Given task — All lines featuring the string "this" are to be listed.
#### Supplied material
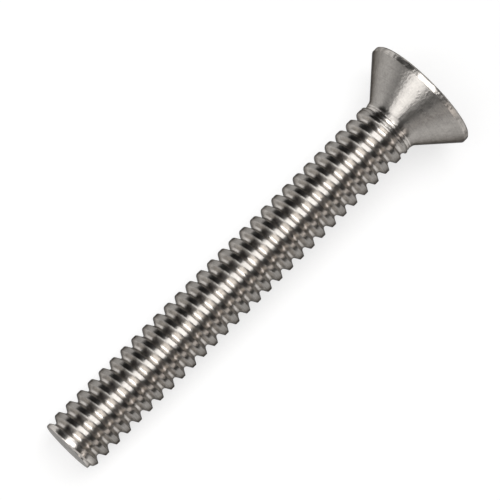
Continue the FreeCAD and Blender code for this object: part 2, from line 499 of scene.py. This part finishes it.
def upright(nodes):
    """Shader coordinates of the upright screw, in millimetres."""
    turned = lying().inverted()
    position = nodes.add("ShaderNodeTexCoord").outputs["Object"]
    places = []
    for row in turned[:3]:
        along = nodes.add("ShaderNodeVectorMath", {"operation": "DOT_PRODUCT"},
                          i0=position, i1=tuple(row[:3])).outputs["Value"]
        places.append(nodes.math("ADD", along, row[3]))
    return places


def round_axis(nodes):
    """The direction round the axis of the lying screw."""
    axis = (lying().to_3x3() @ Vector((0, 0, 1))).normalized()
    position = nodes.add("ShaderNodeTexCoord").outputs["Object"]
    arm = nodes.vector("SUBTRACT", position, tuple(lying().to_translation()))
    return nodes.vector("NORMALIZE", nodes.vector("CROSS_PRODUCT", tuple(axis), arm))


def tone_ramp(nodes, ripple, shares):
    """The base colour, from its darkest to its lightest share."""
    ramp = nodes.add("ShaderNodeValToRGB", i0=ripple)
    for stop, position, share in zip(ramp.color_ramp.elements, TONE_RANGE, shares):
        stop.position = position
        stop.color = tuple(c * share for c in BASE_COLOUR) + (1,)
    return ramp.outputs[0]


def paint_groove_light(nodes, colour, radius):
    """The colour with painted light in the thread's groove and painted shade on its crests."""
    painted_light = nodes.add("ShaderNodeMapRange", i0=radius, i1=CREST_RADIUS - PAINTED_LIGHT_DEPTH[1],
                      i2=CREST_RADIUS - PAINTED_LIGHT_DEPTH[0], i3=GROOVE_PAINTED_LIGHT, i4=CREST_PAINTED_SHADE)
    return nodes.add("ShaderNodeVectorMath", {"operation": "SCALE"}, i0=colour,
                     Scale=painted_light.outputs[0]).outputs[0]


def steel(kind):
    """Turned or rolled stainless steel, with fine marks that run round the axis."""
    finish = FINISHES[kind]
    material, nodes = new_material("steel_" + kind)
    x, y, z = upright(nodes)
    squares = nodes.math("ADD", nodes.math("MULTIPLY", x, x), nodes.math("MULTIPLY", y, y))
    radius = nodes.math("SQRT", squares)
    safe = nodes.math("MAXIMUM", radius, AXIS_RADIUS)
    ring = nodes.add(
        "ShaderNodeCombineXYZ",
        i0=nodes.math("MULTIPLY", nodes.math("DIVIDE", x, safe), finish.around),
        i1=nodes.math("MULTIPLY", nodes.math("DIVIDE", y, safe), finish.around),
        i2=nodes.math("MULTIPLY", nodes.math("ADD", z, radius), finish.across)).outputs[0]
    place = nodes.add("ShaderNodeCombineXYZ", i0=x, i1=y, i2=z).outputs[0]
    marks = nodes.noise(ring, scale=1.0, detail=4.0, roughness=0.7)
    spots = nodes.noise(place, SPOTS_PER_MM, detail=5.0, roughness=0.6)
    grain = nodes.noise(place, finish.grain_per_mm, detail=2.0, roughness=0.5)
    even = nodes.math("MULTIPLY", nodes.math("ADD", spots, grain), SPOTS_SHARE)
    ripple = nodes.math("ADD", nodes.math("MULTIPLY", marks, MARKS_SHARE), even)
    roughness = nodes.math("MULTIPLY_ADD", nodes.math("SUBTRACT", ripple, NOISE_MIDDLE),
                           finish.spread / NOISE_REACH, finish.roughness)
    colour = tone_ramp(nodes, ripple, (finish.darkest, finish.lightest))
    # The thread's colour gets painted light in the groove and painted shade on the crests.
    if kind == "thread":
        colour = paint_groove_light(nodes, colour, radius)
    coarse = nodes.bump(finish.grain_um, grain)
    shader = nodes.add("ShaderNodeBsdfPrincipled", Metallic=1.0,
                       Anisotropic=finish.anisotropy, Roughness=roughness,
                       Normal=nodes.bump(finish.marks_um, marks, Normal=coarse),
                       Tangent=round_axis(nodes))
    nodes.set(shader, "Anisotropic Rotation", QUARTER_TURN)
    nodes.set(shader, "Specular Tint", POINT_TINT if kind == "point" else EDGE_TINT)
    nodes.set(shader, "Base Color", colour)
    nodes.add("ShaderNodeOutputMaterial", i0=shader.outputs[0])
    return material


# Studio

def seen(nodes):
    """1 where the camera, a reflection or glass sees the background, and 0 for its light."""
    path = nodes.add("ShaderNodeLightPath")
    either = nodes.math("MAXIMUM", path.outputs["Is Camera Ray"], path.outputs["Is Glossy Ray"])
    return nodes.math("MAXIMUM", either, path.outputs["Is Transmission Ray"])


def floor_material():
    """A pale floor that the camera sees as white, with the screw's soft shadow."""
    material, nodes = new_material("studio_floor")
    plain = nodes.add("ShaderNodeBsdfDiffuse", Color=STAGE_GREY)
    place = nodes.add("ShaderNodeTexCoord").outputs["Object"]
    away = nodes.add("ShaderNodeVectorMath", {"operation": "LENGTH"}, i0=place)
    share = nodes.add("ShaderNodeMapRange", i0=away.outputs["Value"], i1=GLOW_DISTANCE[0],
                      i2=GLOW_DISTANCE[1], i3=GLOW[0], i4=GLOW[1])
    strength = nodes.math("MULTIPLY", seen(nodes), share.outputs[0])
    glow = nodes.add("ShaderNodeEmission", Color=WHITE, Strength=strength)
    both = nodes.add("ShaderNodeAddShader", i0=plain.outputs[0], i1=glow.outputs[0])
    nodes.add("ShaderNodeOutputMaterial", i0=both.outputs[0])
    return material


def plain_material(name, colour):
    material, nodes = new_material(name)
    plain = nodes.add("ShaderNodeBsdfDiffuse", Color=colour)
    nodes.add("ShaderNodeOutputMaterial", i0=plain.outputs[0])
    return material


def sheet(name, corners, material):
    """A flat four-cornered stage piece."""
    data = bpy.data.meshes.new(name)
    data.from_pydata(corners, [], [(0, 1, 2, 3)])
    data.materials.append(material)
    piece = bpy.data.objects.new(name, data)
    bpy.context.collection.objects.link(piece)


def toward(x_angle, y_angle, distance):
    """A point at this distance from the screw. The angles, in degrees, lean from
    straight up towards the tip (positive) and towards -Y (positive)."""
    x_angle, y_angle = math.radians(x_angle), math.radians(y_angle)
    lean = Vector((-math.sin(x_angle), 0, math.cos(x_angle)))
    side = Vector((0, -math.sin(y_angle), 0)) + lean * math.cos(y_angle)
    return side.normalized() * distance


def facing(position):
    """Axes of a flat piece that faces the screw: its long side, its short side, its back."""
    back = position.normalized()
    nearly_along_x = abs(back.x) > 0.9
    side = Vector((0, 1, 0)) if nearly_along_x else Vector((1, 0, 0))
    right = (side - back * back.dot(side)).normalized()
    return right, back.cross(right), back


def extent(half_angle, distance):
    """Width that fills twice this angle, in degrees, as seen from the screw."""
    return 2 * distance * math.tan(math.radians(half_angle))


def softbox(name, lean, side, spread, distance, radiance, colour):
    """A rectangular lamp that faces the screw."""
    position = toward(lean, side, distance)
    data = bpy.data.lights.new(name, "AREA")
    data.shape = "RECTANGLE"
    data.size, data.size_y = (extent(half, distance) for half in spread)
    data.energy = radiance * math.pi * data.size * data.size_y
    data.color = colour
    lamp = bpy.data.objects.new(name, data)
    bpy.context.collection.objects.link(lamp)
    axes = Matrix(facing(position)).transposed().to_4x4()
    lamp.matrix_world = Matrix.Translation(position) @ axes


def card(name, lean, side, spread, distance, colour):
    """A matt card that faces the screw."""
    position = toward(lean, side, distance)
    right, up, _ = facing(position)
    right, up = (axis * extent(half, distance) / 2 for axis, half in zip((right, up), spread))
    corners = [position - right - up, position + right - up,
               position + right + up, position - right + up]
    sheet(name, corners, plain_material(name, colour))


def make_world():
    """White to the camera and in reflections, and a dim grey light."""
    world = bpy.data.worlds.new("studio")
    bpy.context.scene.world = world
    world.use_nodes = True
    nodes = Nodes(world.node_tree)
    grey = nodes.add("ShaderNodeBackground", Color=WORLD_GREY, Strength=1.0)
    white = nodes.add("ShaderNodeBackground", Color=WHITE, Strength=1.0)
    mix = nodes.add("ShaderNodeMixShader", i0=seen(nodes), i1=grey.outputs[0],
                    i2=white.outputs[0])
    nodes.add("ShaderNodeOutputWorld", i0=mix.outputs[0])


def make_camera():
    """A long lens, a little towards the point, turned so the screw runs up to the right."""
    data = bpy.data.cameras.new("camera")
    data.lens, data.sensor_width = LENS, SENSOR
    data.clip_start, data.clip_end = CLIP
    camera = bpy.data.objects.new("camera", data)
    bpy.context.collection.objects.link(camera)
    back = Vector((-math.sin(CAMERA_LEAN), 0, math.cos(CAMERA_LEAN)))
    right = Vector((1, 0, 0)).cross(back).normalized()
    up = back.cross(right)
    across = right * math.cos(CAMERA_TURN) + up * math.sin(CAMERA_TURN)
    above = up * math.cos(CAMERA_TURN) - right * math.sin(CAMERA_TURN)
    axes = Matrix((across, above, back)).transposed().to_4x4()
    camera.matrix_world = Matrix.Translation(CAMERA_AIM + back * CAMERA_DISTANCE) @ axes
    bpy.context.scene.camera = camera


screw = make_screw()
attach(screw, "root")
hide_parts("screw")

sheet("floor", STAGE_CORNERS, floor_material())
for lamp in LAMPS:
    softbox(*lamp)
for flag in CARDS:
    card(*flag)
make_world()
make_camera()
bpy.context.scene.view_settings.view_transform = "Standard"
########
Output below —
Continue the FreeCAD and Blender code for this object: part 2, from line 499 of scene.py. This part finishes it.
    """A point at this distance from the screw. The angles, in degrees, lean from
    """Width that fills twice this angle, in degrees, as seen from the screw."""